The Ethics of Wedding Knock-offs


The issue of design copyright infringement has recently come to my attention. After my client's wedding was published on Snippet and Ink a large invitation company with outlets in over 150 invitations stores around the country got in touch regarding a design knock-off the bride made herself featured in this wedding. They let me know the design was a knock-off and a violation of copyright infringement. As you can see above the save-the-dates are very similar. Graphic designers deal with DIY brides copying their designs all the time. I imagine it must be frustrating to spend time creating original designs only to see them copied elsewhere in a knock-off.

Knock-offs are something the art and design world have dealt with for centuries. Of course we all know the classic statement from the bible, "There's nothing new under the sun". It was Pablo Picasso who wrote "Good artists copy, great artists steal". The Italian artists during the Renaissance basically ripped off everything the Greeks created.

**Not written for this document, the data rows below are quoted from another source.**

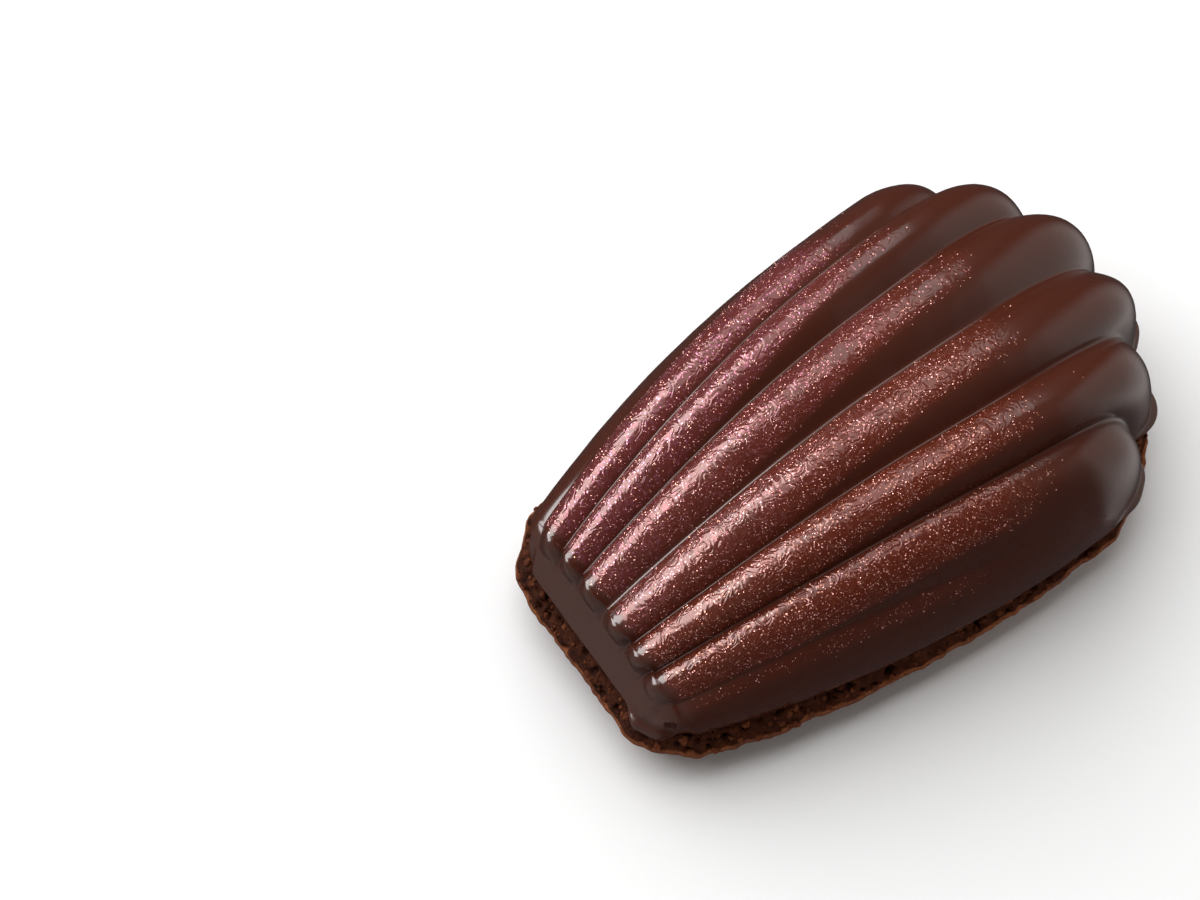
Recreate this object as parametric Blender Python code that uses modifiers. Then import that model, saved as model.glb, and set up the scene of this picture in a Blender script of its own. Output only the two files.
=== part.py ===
"""A moulded madeleine cake, at real size in metres with +Z up.

Two separate pieces make the cake: a sponge that rises to a domed hump, and a
ribbed chocolate shell that covers the moulded side. The narrow end points
towards -X and the wide, scalloped end towards +X. The cake lies on the small
flat spot of its hump, with the ribs up, and its origin is the bottom centre of
its bounding box.
"""
import math

import bmesh
import bpy
import numpy as np

MM = 0.001

# Outline of the moulded side, seen from above
LENGTH = 76 * MM
WIDTH = 49.4 * MM
NARROW_WIDTH = 29.4 * MM
CORNER_RADIUS = 5 * MM
WIDEST_AT = 56 * MM
SIDE_POWER = 2.2
TIP_POWER = 1.7

# Height of the moulded side above its rim
CROWN_HEIGHT = 21.4 * MM
CROWN_AT = 43 * MM
NARROW_HEIGHT = 8.2 * MM
CROWN_POWER = 1.8
TAIL_POWER = 3.9
TAIL_ROUNDNESS = 2.6
SECTION_POWER_NARROW = 2.8
SECTION_POWER_WIDE = 4.0
SECTION_ROUNDNESS = 2.1
WALL_RUN = 3.6 * MM

# Ribs fan out from the narrow end's top edge to the rim of the wide end
RIBS = 6
LOBES = RIBS + 2
TOP_EDGE_WIDTH = 27.4 * MM
RIB_CROWDING = 0.88
RIB_PITCH = 10.6 * MM
FLANK_END = 40 * MM
FLANK_START = 4 * MM
RIB_SWEEP = 0.81
RIB_DEPTH_NARROW = 0.8 * MM
RIB_DEPTH_WIDE = 1.9 * MM
RIB_POWER = 2.4
FLANK_POWER = 1.6
OUTER_VALLEY_SHARE = 0.6
RIB_NOSE = 2.6 * MM

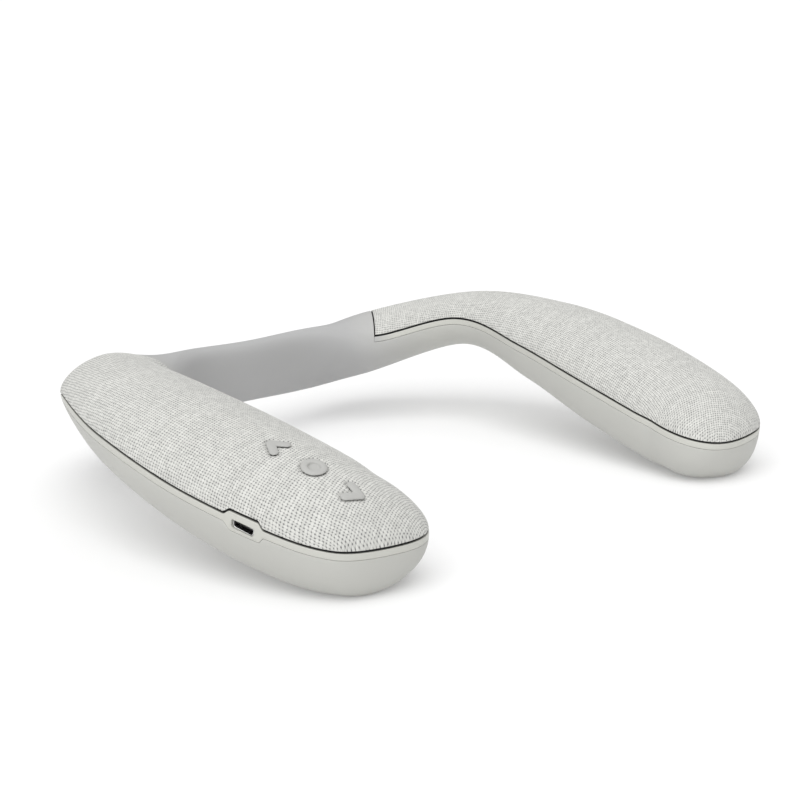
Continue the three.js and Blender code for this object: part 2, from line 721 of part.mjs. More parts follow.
function rightArmPieces() {
  const boardFrame = frameAt(BOARD.station);
  return [
    ...keyPieces(),
    piece("keypad_flex", keypadFlex(), "board"),
    piece("main_board", inFrame(board(), boardFrame), "board"),
    piece("bluetooth_module", inFrame(onBoard(MODULE), boardFrame), "steel"),
    piece("microphone", inFrame(onBoard(MICROPHONE), boardFrame), "steel"),
    piece("socket_shell", inFrame(socketShell(), socketFrame()), "steel"),
    piece("socket_tongue", inFrame(socketTongue(), socketFrame()), "black"),
  ];
}

function leftArmPieces() {
  return [piece("amplifier_board", inFrame(board(), frameAt(BOARD.station)), "board")];
}

const band = new THREE.Group();
band.add(piece("band_sleeve", sleeve(-FLEX_STATION, FLEX_STATION), "silicone"));
band.add(piece("spring_strip", springStrip(), "steel"));
band.add(piece("band_harness", bandHarness(), "black"));

const leftArm = new THREE.Group();
leftArm.add(...sharedArmPieces("left", false), ...leftArmPieces());

const rightArm = new THREE.Group();
rightArm.add(...sharedArmPieces("right", true), ...rightArmPieces());
rightArm.scale.x = -1; // the arms are mirror images apart from what the right one carries

const speaker = new THREE.Group();
speaker.add(band, leftArm, rightArm);

export default speaker;
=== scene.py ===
"""The looks of a wearable neckband speaker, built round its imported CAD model.

The shape is worked out in millimetres, on the left half (+X), from the same stations that drive the CAD
model. Meshes are written in metres. The right arm is the mirror image, with the keys and the socket added.
"""

import json
import math

import bmesh
import bpy
import numpy as np
from mathutils import Matrix, Vector


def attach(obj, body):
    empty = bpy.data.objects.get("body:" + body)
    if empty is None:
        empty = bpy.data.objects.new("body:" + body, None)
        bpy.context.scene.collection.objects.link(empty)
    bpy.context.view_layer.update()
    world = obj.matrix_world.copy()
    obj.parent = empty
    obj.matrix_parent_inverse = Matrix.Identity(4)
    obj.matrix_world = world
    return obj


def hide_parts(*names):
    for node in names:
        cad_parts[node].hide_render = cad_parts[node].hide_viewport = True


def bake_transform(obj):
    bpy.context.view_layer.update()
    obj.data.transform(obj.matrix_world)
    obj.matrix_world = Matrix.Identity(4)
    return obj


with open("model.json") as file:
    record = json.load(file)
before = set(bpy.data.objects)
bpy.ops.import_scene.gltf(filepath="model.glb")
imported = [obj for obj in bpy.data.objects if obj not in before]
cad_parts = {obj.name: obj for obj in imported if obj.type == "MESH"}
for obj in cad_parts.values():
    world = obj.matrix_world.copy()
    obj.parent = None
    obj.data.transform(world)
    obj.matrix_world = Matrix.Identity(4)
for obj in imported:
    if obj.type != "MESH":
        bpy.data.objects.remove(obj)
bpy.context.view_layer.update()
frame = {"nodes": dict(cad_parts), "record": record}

MM = 0.001

# ---- driving dimensions, in millimetres and radians ----

# x, y, z, half width, crown, belly, roll, heading, from the middle of the band (0) to the tip (8).
# Another program fitted these to the photograph. These were fitted to the photograph, then scaled to
# the real size and rounded.
# They are the CAD model's stations, apart from the last, which makes the tips longer.
STATIONS = np.array([
    (0, 74, 24.1, 11.7, 5.0, 6.2, 1.34, 0),
    (28, 74.8, 24.3, 13.4, 5.9, 7.0, 1.13, -0.09),
    (55, 68.5, 27.0, 17.3, 11.8, 10.9, 0.37, -0.64),
    (82.9, 38.3, 38.5, 16.3, 9.2, 10.6, 0.1, -1.23),
    (90.2, 3.8, 34.6, 22.7, 12.4, 16.2, 0.01, -1.5),
    (89.2, -28.6, 27.4, 25.1, 14.6, 19.7, 0.03, -1.66),
    (85.1, -57.1, 20.7, 23.7, 14.6, 20.0, 0.04, -1.75),
    (80.4, -71.9, 17.3, 20.7, 12.3, 18.0, 0.08, -1.96),
    (69.3, -85.0, 14.7, 14.7, 7.3, 16.0, 0.05, -1.97),
])
MIRRORED = np.array([-1, 1, 1, 1, 1, 1, 1, -1])  # x and heading change sign on the other half of the band
ALL_STATIONS = np.vstack([STATIONS[1] * MIRRORED, STATIONS, 2 * STATIONS[-1] - STATIONS[-2]])
LAST = len(STATIONS) - 1
TIP_START = LAST - 1
CROWN_POWER = 1.78
BELLY_POWER = 2.62
TIP_LENGTH = 16
TIP_PLAN_POWER = 2.07
TIP_SIDE_POWER = 2.29

SEAM = 2.08  # the station where the fabric ends and the bare band begins
STATION_LENGTH = 31  # millimetres from one station to the next, near the seam
EDGE = 0.35  # of the fabric above the parting line, and of the trim below it
TRIM_FOOT = -2.26  # level of the trim's lower edge
RIM = -2.36  # level of the shell's upper edge
SWELL_UP = 1.6
SWELL_DOWN = 1.9
SWELL_FLAT = 0.155
SWELL_FOOT = 0.24
SOCKET_STATION = 5.815
SOCKET_LEVEL = -1.85
SOCKET_REACH = 0.35  # how far the socket's mouth lies inside the skin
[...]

In the wedding world we see design knock-offs everywhere we turn. Sasha Souza spoke about this in a lecture I attended where she gave specific examples where her ideas were copied including a s'mores station and various color schemes and table settings. She didn't seem that worried about it. She says she stays ahead of the trend. Once she's done a design she's over it and onto the next, copy at will.

Most clients come to their wedding vendors toting inspiration photos torn from magazines saying "I want THAT" and those inspirations are reworked countless times. Martha Stewart and other bridal magazines fully encourage this behavior.

Sometimes designers come up with their own signature styles (likely borrowed from something they saw elsewhere) and then we see these looks copied all over creation. Jeff Leatham is a great example of a specific style copied countless times.


Jeff Leatham even has DIY segments where he shows viewers exactly how to make his arrangements. Does that mean he's okay with people copying his design?

In fashion we see knock-offs all the time. Not just sketchy handbags purchased in dark alleys but right out there in the open. Fashion magazines do entire sections on how to "steal" the look for less. I think Forever 21 basically exists to copy the expensive brands. My favorite shoes are a direct copy of some YSL sandals.


So now back to my client's invitation. She used a different font, different artwork (sourced from a free clip art website online) and different lines/dingbats; none of these were taken from the invitation company. Of course her wording was different. Her colors were her own. Her corners are rounded, but countless invitations have rounded corners (you can even buy a corner rounder that looks like a hole punch at any craft store). When you get right down to it the only thing that is quantifiably the same about these invitations is the order and spacing of the wording. But if we were to ban word order then wouldn't every single invitation be in copyright infringement? There is no question that my client's wedding save-the-date is a copy, but where does the line fall between an OK copy and a copyright infringement?

I'm glad companies are following up on knock-offs and taking ownership of their designs. It's about time someone stood up for the right of the designer. On the other hand, what rights does the designer have exactly? Once you put something out to the public you open yourself up to being copied in this DIY world. And what constitutes copying exactly? If I use someone's hand-drawn image of a beautiful bird in my invitation it seems that would be unfair. If I trace their image and add a sprig of berries in the bird's mouth, does that make it my own?

The important thing to know is that if you find a look you love and decide to copy it for less, you should take a step back and weigh the ethical issues. I think in terms of copyright infringement, this is especially pertinent for new wedding vendors starting their businesses and profiting off of a copy rather than brides small scale, not for profit production, but it's good to know you could have a case on your hands either way.

I'm grateful that this invitation company brought this to my attention and as a planner will help my clients make more informed decisions in the future about their decisions to copy wedding looks and materials.